Today I took no chances. I stopped short of rounding up my class for a field trip to the cafeteria just before the bell. But I planned ahead. I put the mayonnaise on my turkey sandwich this morning before leaving home. Sure, it's better when I slather it on right before chowing down, with a white plastic knife, from a small square container with a blue lid that I keep in my mini-fridge. But a spread in time saves whine.
I popped that sandwich out of it's recycled turkey container, slapped it on a paper plate, grabbed the Lays and the water AND a hunk of paper towel, and hoofed it down to the lunchroom. I admit I was looking over my shoulder. AHA! I was the first faculty to arrive! I picked my seat (heh, heh) and plopped down like royalty upon a throne. Chipper showed up next. "Good to see you out here. I totally did not notice that chair thing."
And here came Tomato-Squirter. "Well, look at YOU!" she said, all Buddy the Elf talking to that raccoon in the woods on his way to New York to find his real father. "Sitting in your very own chair!" Let the record show that she staked out her rightful place with cup of caramel-colored indeterminate liquid, and reappeared mere seconds later with a full tray. I explained to those present that while I found Czar Gab likeable enough, I had no desire to sit in his lap and be bathed by his saliva.
Wouldn't you know it? At that very moment Czar Gab appeared in the doorway of the kitchen and in two telescoping strides was upon us. "Good to see you're back!" Czar Gab grabbed the buffer chair, and pulled it back away from the table, and sat down next to me. But not too close!
The Scorekeeper rounded out our Think Tank today. She arrived with lunch in a bottle and a tale of intrigue about a now-missing student, just before the announcement for kids in Jewels's class to report to her room instead of the cafeteria. Yes, my best-laid plans were all for naught, what with Jewels not even planning to eat at our lunch table today. Still, we had a rousing good time, just the five of us, with no beefs at this table of sloppy joe eaters. Near the end-times, I got up as usual to bid my adieu.
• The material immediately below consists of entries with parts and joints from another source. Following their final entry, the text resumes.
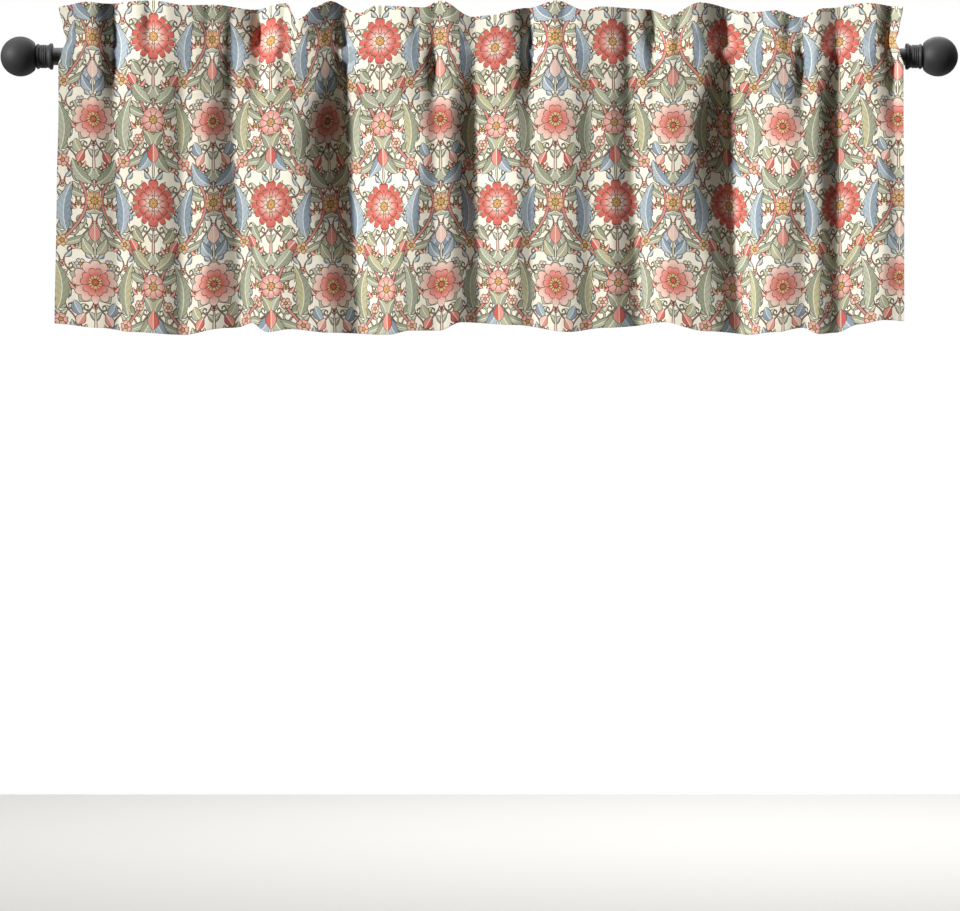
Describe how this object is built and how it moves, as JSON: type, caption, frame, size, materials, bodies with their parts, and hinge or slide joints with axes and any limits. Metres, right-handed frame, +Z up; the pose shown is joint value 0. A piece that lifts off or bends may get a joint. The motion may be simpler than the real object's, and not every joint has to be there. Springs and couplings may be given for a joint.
{
  "type": "blackout curtain valance on a curtain rod",
  "caption": "Short rod-pocket blackout curtain valance, gathered in soft folds on a straight black rod with a ball finial at each end.",
  "frame": {"origin": "middle of the rod's axis", "axes": "+X along the rod to the right as seen from the room, +Z up, printed face towards -Y"},
  "size_m": [1.3702, 0.0591, 0.476],
  "materials": {
    "printed_cloth": "close-woven polyester, cream ground with an all-over floral print, matt",
    "rod_black": "satin black powder coat",
    "finial_black": "satin black powder coat"
  },
  "bodies": {
    "root": {"valance": "printed_cloth", "rod": "rod_black", "finial_collar_left": "finial_black", "finial_collar_right": "finial_black", "finial_ball_left": "finial_black", "finial_ball_right": "finial_black"}
  },
  "joints": []
}
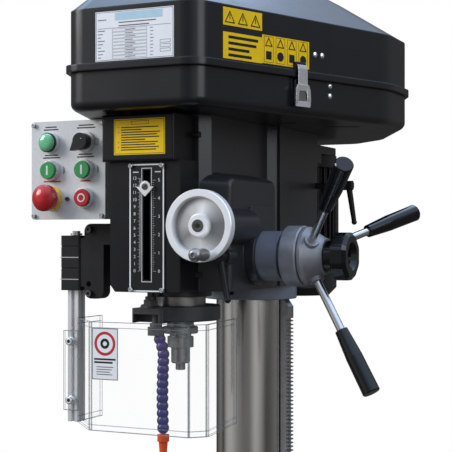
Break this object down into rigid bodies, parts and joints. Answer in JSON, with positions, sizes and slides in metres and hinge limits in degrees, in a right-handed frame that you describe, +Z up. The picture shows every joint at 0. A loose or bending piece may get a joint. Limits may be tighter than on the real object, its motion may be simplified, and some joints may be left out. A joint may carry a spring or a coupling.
{
  "type": "drill press",
  "caption": "Floor-standing pillar drill with belt drive, rack-lift table, capstan and fine feed, coolant line, hinged chuck guard and switch panel.",
  "frame": {"origin": "on the floor under the column's axis", "axes": "+Z up along the column, -Y towards the operator, +X the operator's right"},
  "size_m": [0.5519, 0.84, 1.763],
  "materials": {
    "machine_grey": "semi-gloss enamel",
    "case_black": "satin powder coat",
    "cast_grey": "machined casting",
    "bright_steel": "ground",
    "dark_steel": "oiled",
    "chrome": "polished",
    "aluminium": "turned",
    "black_plastic": "glossy",
    "matte_black": "moulded",
    "rubber": "belt rubber",
    "panel_silver": "silver paint",
    "red_plastic": "glossy",
    "green_plastic": "glossy",
    "grey_plastic": "moulded",
    "clear_plastic": "clear polycarbonate",
    "blue_plastic": "moulded",
    "orange_plastic": "moulded",
    "scale_black": "anodised plate"
  },
  "bodies": {
    "base": {"base_plate": "machine_grey", "column_flange": "machine_grey", "flange_bolts": "bright_steel", "column_tube": "bright_steel", "rack_collar": "cast_grey", "head_casting": "machine_grey", "scale_housing": "matte_black", "scale_plate": "scale_black", "cap_screws": "dark_steel", "feed_sleeve": "cast_grey", "spring_case": "machine_grey", "motor": "case_black", "motor_plate": "machine_grey", "drive_belts": "rubber", "belt_case_pan": "case_black", "control_box": "panel_silver", "control_plate": "panel_silver", "switch_bezels": "grey_plastic", "guard_bracket": "matte_black"},
    "rack": {"table_rack": "dark_steel"},
    "bracket": {"table_bracket": "machine_grey"},
    "table": {"table_arm": "machine_grey", "table_top": "cast_grey"},
    "lift_gear": {"lift_gear": "dark_steel"},
    "crank": {"table_crank": "bright_steel"},
    "crank_grip": {"crank_grip": "black_plastic"},
    "table_lock": {"table_clamp_lever": "dark_steel"},
    "quill": {"quill": "bright_steel", "spindle_bearings": "bright_steel", "quill_collar": "dark_steel", "depth_rod": "dark_steel", "depth_pointer": "aluminium"},
    "spindle": {"spindle": "bright_steel", "arbor": "bright_steel"},
    "hose": {"coolant_hose": "blue_plastic", "coolant_nozzle": "orange_plastic"},
    "capstan": {"feed_shaft": "bright_steel", "clutch_ring": "cast_grey", "capstan_hub": "cast_grey", "lever_rods": "bright_steel", "lever_grips": "black_plastic"},
    "clutch_knob": {"clutch_knob": "black_plastic"},
    "worm_wheel": {"worm_wheel": "dark_steel"},
    "handwheel": {"handwheel": "aluminium", "worm_shaft": "bright_steel"},
    "handwheel_knob": {"handwheel_knob": "aluminium"},
    "quill_lock": {"quill_lock_lever": "matte_black"},
    "motor_lock": {"motor_lock_lever": "matte_black"},
    "spindle_pulley": {"spindle_pulley": "aluminium"},
    "idler_pulley": {"idler_pulley": "aluminium"},
    "motor_pulley": {"motor_pulley": "aluminium"},
    "lid": {"belt_case_lid": "case_black"},
    "latch": {"lid_latch": "chrome"},
    "button_left": {"green_button_left": "green_plastic"},
    "button_right": {"green_button_right": "green_plastic"},
    "button_red": {"red_button": "red_plastic"},
    "stop_button": {"stop_mushroom": "red_plastic"},
    "selector": {"selector_knob": "black_plastic"},
    "guard_bar": {"guard_profile": "aluminium"},
    "guard": {"guard_shield": "clear_plastic"}
  },
  "joints": [
    {"name": "table_swing", "type": "hinge", "parent": "base", "child": "rack", "pos_m": [0, 0, 0.7], "axis": [0, 0, 1], "range_deg": [-180, 180]},
    {"name": "table_lift", "type": "slide", "parent": "rack", "child": "bracket", "axis": [0, 0, -1], "range_m": [-0.27, 0.38]},
    {"name": "table_tilt", "type": "hinge", "parent": "bracket", "child": "table", "pos_m": [0, -0.14, 0.63], "axis": [0, 1, 0], "range_deg": [-45, 45]},
    {"name": "lift_gear_turn", "type": "hinge", "parent": "bracket", "child": "lift_gear", "pos_m": [0.0905, 0, 0.635], "axis": [0, 1, 0], "range_deg": [-780, 1095]},
    {"name": "crank_turn", "type": "hinge", "parent": "bracket", "child": "crank", "pos_m": [0.15, 0, 0.599], "axis": [1, 0, 0], "range_deg": [-15480, 21780]},
    {"name": "crank_grip_spin", "type": "hinge", "parent": "crank", "child": "crank_grip", "pos_m": [0.2, 0, 0.494], "axis": [1, 0, 0], "continuous": true},
    {"name": "table_clamp", "type": "hinge", "parent": "bracket", "child": "table_lock", "pos_m": [-0.104, -0.05, 0.716], "axis": [0, 1, 0], "range_deg": [-50, 30]},
    {"name": "quill_feed", "type": "slide", "parent": "base", "child": "quill", "axis": [0, 0, -1], "range_m": [0, 0.125], "stiffness_N_per_m": 400, "springref_m": -0.5},
    {"name": "spindle_spin", "type": "hinge", "parent": "quill", "child": "spindle", "pos_m": [0, -0.257, 1.25], "axis": [0, 0, 1], "continuous": true},
    {"name": "hose_swivel", "type": "hinge", "parent": "quill", "child": "hose", "pos_m": [-0.013, -0.309, 1.25], "axis": [0, 0, 1], "range_deg": [-45, 45]},
    {"name": "capstan_turn", "type": "hinge", "parent": "base", "child": "capstan", "pos_m": [0.1, -0.207, 1.352], "axis": [1, 0, 0], "range_deg": [0, 435]},
    {"name": "clutch_knob_turn", "type": "hinge", "parent": "capstan", "child": "clutch_knob", "pos_m": [0.23, -0.207, 1.352], "axis": [1, 0, 0], "range_deg": [-30, 180]},
    {"name": "handwheel_turn", "type": "hinge", "parent": "base", "child": "handwheel", "pos_m": [0.092, -0.35, 1.395], "axis": [0, 1, 0], "continuous": true},
    {"name": "worm_wheel_spin", "type": "hinge", "parent": "base", "child": "worm_wheel", "pos_m": [0.092, -0.207, 1.352], "axis": [1, 0, 0], "continuous": true},
    {"name": "handwheel_knob_spin", "type": "hinge", "parent": "handwheel", "child": "handwheel_knob", "pos_m": [0.105, -0.4, 1.356], "axis": [0, 1, 0], "continuous": true},
    {"name": "quill_lock_turn", "type": "hinge", "parent": "base", "child": "quill_lock", "pos_m": [0.092, -0.316, 1.352], "axis": [0, -1, 0], "range_deg": [-35, 60]},
    {"name": "motor_lock_turn", "type": "hinge", "parent": "base", "child": "motor_lock", "pos_m": [0.137, 0.096, 1.467], "axis": [1, 0, 0], "range_deg": [-60, 60]},
    {"name": "spindle_pulley_spin", "type": "hinge", "parent": "base", "child": "spindle_pulley", "pos_m": [0, -0.257, 1.62], "axis": [0, 0, 1], "continuous": true},
    {"name": "idler_pulley_spin", "type": "hinge", "parent": "base", "child": "idler_pulley", "pos_m": [0, -0.03, 1.62], "axis": [0, 0, 1], "continuous": true},
    {"name": "motor_pulley_spin", "type": "hinge", "parent": "base", "child": "motor_pulley", "pos_m": [0, 0.205, 1.62], "axis": [0, 0, 1], "continuous": true},
    {"name": "lid_open", "type": "hinge", "parent": "base", "child": "lid", "pos_m": [0, 0.355, 1.6115], "axis": [-1, 0, 0], "range_deg": [0, 95]},
    {"name": "latch_open", "type": "hinge", "parent": "base", "child": "latch", "pos_m": [0.17909, -0.2214, 1.5675], "axis": [0.3524, 0.9358, 0], "range_deg": [0, 100]},
    {"name": "button_left_press", "type": "slide", "parent": "base", "child": "button_left", "axis": [0, 1, 0], "range_m": [0, 0.004], "stiffness_N_per_m": 500},
    {"name": "button_right_press", "type": "slide", "parent": "base", "child": "button_right", "axis": [0, 1, 0], "range_m": [0, 0.004], "stiffness_N_per_m": 500},
    {"name": "button_red_press", "type": "slide", "parent": "base", "child": "button_red", "axis": [0, 1, 0], "range_m": [0, 0.004], "stiffness_N_per_m": 500},
    {"name": "stop_press", "type": "slide", "parent": "base", "child": "stop_button", "axis": [0, 1, 0], "range_m": [0, 0.005], "stiffness_N_per_m": 800},
    {"name": "selector_turn", "type": "hinge", "parent": "base", "child": "selector", "pos_m": [-0.136, -0.31, 1.522], "axis": [0, 1, 0], "range_deg": [0, 90]},
    {"name": "guard_swing", "type": "hinge", "parent": "base", "child": "guard_bar", "pos_m": [-0.183, -0.252, 1.2], "axis": [0, 0, 1], "range_deg": [-110, 0]},
    {"name": "guard_height", "type": "slide", "parent": "guard_bar", "child": "guard", "axis": [0, 0, 1], "range_m": [-0.03, 0.026]}
  ],
  "couplings": [
    {"joint": "lift_gear_turn", "follows": "table_lift", "rad_per_m": 50},
    {"joint": "crank_turn", "follows": "table_lift", "rad_per_m": 1000},
    {"joint": "capstan_turn", "follows": "quill_feed", "rad_per_m": 60.606},
    {"joint": "worm_wheel_spin", "follows": "handwheel_turn", "ratio": 0.025},
    {"joint": "spindle_pulley_spin", "follows": "spindle_spin", "ratio": 1},
    {"joint": "idler_pulley_spin", "follows": "spindle_spin", "ratio": 0.75},
    {"joint": "motor_pulley_spin", "follows": "spindle_spin", "ratio": 0.71875}
  ]
}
Upon reaching my destination of the faculty women's restroom, I made a disappointing discovery. The facilities were taken. TAKEN! More taken than seats at a multiplex draped with the coat of a woman with a face like a frying pan, big wall of hair. What a fine kettle of fish THIS was. Here I had protected my seat, escaped the two-days-ago smell of salmon and asparagus, only to find my pit stop thwarted. But wait. There arose from the interior a whale of a clatter. Like somebody did not know how to work the deadbolt. A novice was inside. Not Jewels.
I waited a polite distance away, over by the open mailbox cubbies. And then she emerged. The Book Lady. Neither fish nor fowl is she. Not a faculty member. Yet not a stranger. A businesswoman allowed into the inner sanctum every two weeks to hawk her wares. I daresay if we had a secret faculty swimming pool room, she would be given a key. Few people know her name. Me included. But here she was, fresh as a daisy, from her interlude with our toilet.
With a scant two minutes before the lunch bell summoned the teeming masses, I darted inside to do my business.
Those fans experiencing no joy in Mudville would have looked ecstatic compared to my emotion upon stepping into that private, hermetically-sealed, concrete-block tomb to relieve myself.
The Book Lady had just poo-pooed. Dropped the kids off at the pool. Pinched a loaf. Restocked Commode Lake with brown trout. Backed the big brown Caddy out of the garage. Sent the Browns to the Superbowl.
The AUDACITY! A faculty women's restroom is not just for any Pam, Vick, or Mary to waltz in off the street and make a deposit. There is a women's restroom right next to it! Our private craphouse is not for any adult who thinks they are too good for the regular plumbing. We are on a schedule! If you don't want to be pooping with high school students, perhaps you should schedule your...ahem...drop-offs...at a time besides lunch. Just sayin'.
Mrs. Hillbilly Mom plans. Even Steven laughs.
3 comments:
OMG, those last two paragraphs had me rolling.
I guess the road to not-heaven is a brown one, huh? And an odiferous one as well...
Lynn,
You could roll, because you were not there. If you still had that odor in your nostrils as you read about the those restroom dump-lings, you would not feel like rolling.
****
Sioux,
As my grandpa used to say, "You ain't a-woofin'!"